Hurtinintexas I can def. relate I took thought my H was a good man/father, in all this time he has been gone (3 weeks) he has seen our daughter three times maybe and he called consistently for a week but now doesn't even bother. I will make sure that my H pays his part for child support, of course he doesn't want to. Why is it always like that? I really thought he wouldnt mind, but money changes everything. 

brokenbythis, I hope counseling works for your marriage. If not remember it is not the end of the world and there are many people out there feeling the pain you do. What keeps me going is my daughter and the fact that one day I will be liberated from this awful feeling.


----------



## nodespair (Jun 4, 2011)

Another bad day. Why does he have to be such a jerk? And why oh why does it hurt so bad..wish I could sleep all day.


----------



## madaboutlove (Aug 28, 2011)

I thought it might get a bit better after time went by, but each day seems to get worse, so long since anyone held me, touched me in a loving way. I am focused on getting through each day, going to work, being with family, taking care of the pets, watching my favorite tv shows. No choice, looking forward to a future with love


----------



## nodespair (Jun 4, 2011)

I'm so sorry madaboutlove. I feel the same way you do if that helps any. We will get through it sooner rather than later I hope for the both of us. I'm glad you are keeping busy, it helps most of the time for me although sometimes no matter what I do I don't stop thinking about my circumstances.


----------



## occ2195 (Nov 6, 2011)

My husband walked out on me too and in my case left me with nothing. It's only been a week and its so hard to get through each day. I cry and cry and for the last 2 days feel this deep deep sadness that will not go away. I have a very difficult time even doing anything mundane.


----------



## OutOfTheBlue (Nov 4, 2011)

occ2195 said:


> My husband walked out on me too and in my case left me with nothing. It's only been a week and its so hard to get through each day. I cry and cry and for the last 2 days feel this deep deep sadness that will not go away. I have a very difficult time even doing anything mundane.


occ2195

I am so sorry for what you are going through sweetheart. I know it's tough.

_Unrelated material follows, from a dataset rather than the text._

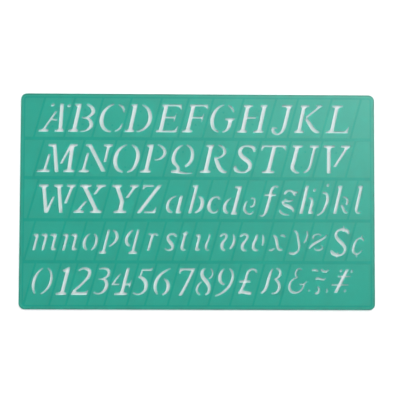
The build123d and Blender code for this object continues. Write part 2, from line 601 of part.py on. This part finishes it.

Do you have someone to talk to? If you do, open your heart, let it go, share the pain. If not, then vent here - we're listening.

Take care hun


----------



## somuchinlove (Oct 10, 2011)

My H told me 5.5 weeks ago that he was not in love with me. He moved out 1.5 weeks ago. I have no idea where he is living at now. He does whatever he wants. My daughter and I are still in the family home but it is pretty lonely. He still comes by sometimes. It makes it hard to move on from all this. He also has a new gf and I haven't even been served D papers yet although H is so adamant that he wants a D...who knows anymore what is going on in his head


----------



## Anewlife (Sep 15, 2011)

I am 3 months out after she left for another man. I went back to school at night and joined a gym. I am 40, 6'2'" and weighed 250 lbs. I now weigh 211. I was lost like you. I recognized my faults. Got counseling. Gym work school..13 hour days. My friends let my dogs out. I come home to a picturless house that was once a home. I am focused on ME. I wont graduate for a year. I am taking this time for ME. When I come out in a year with a degree...a new body....a new career...more money....healed. I will be the perfect husband to a lucky woman. I still want to have kids. hang in there! It's tough...you can sit and think about it and feel sorry for yourself...or you can bring out the BEST in YOU! Good luck. It's not going to be easy...I am not fully healed yet....but you will NOTICE progress.


----------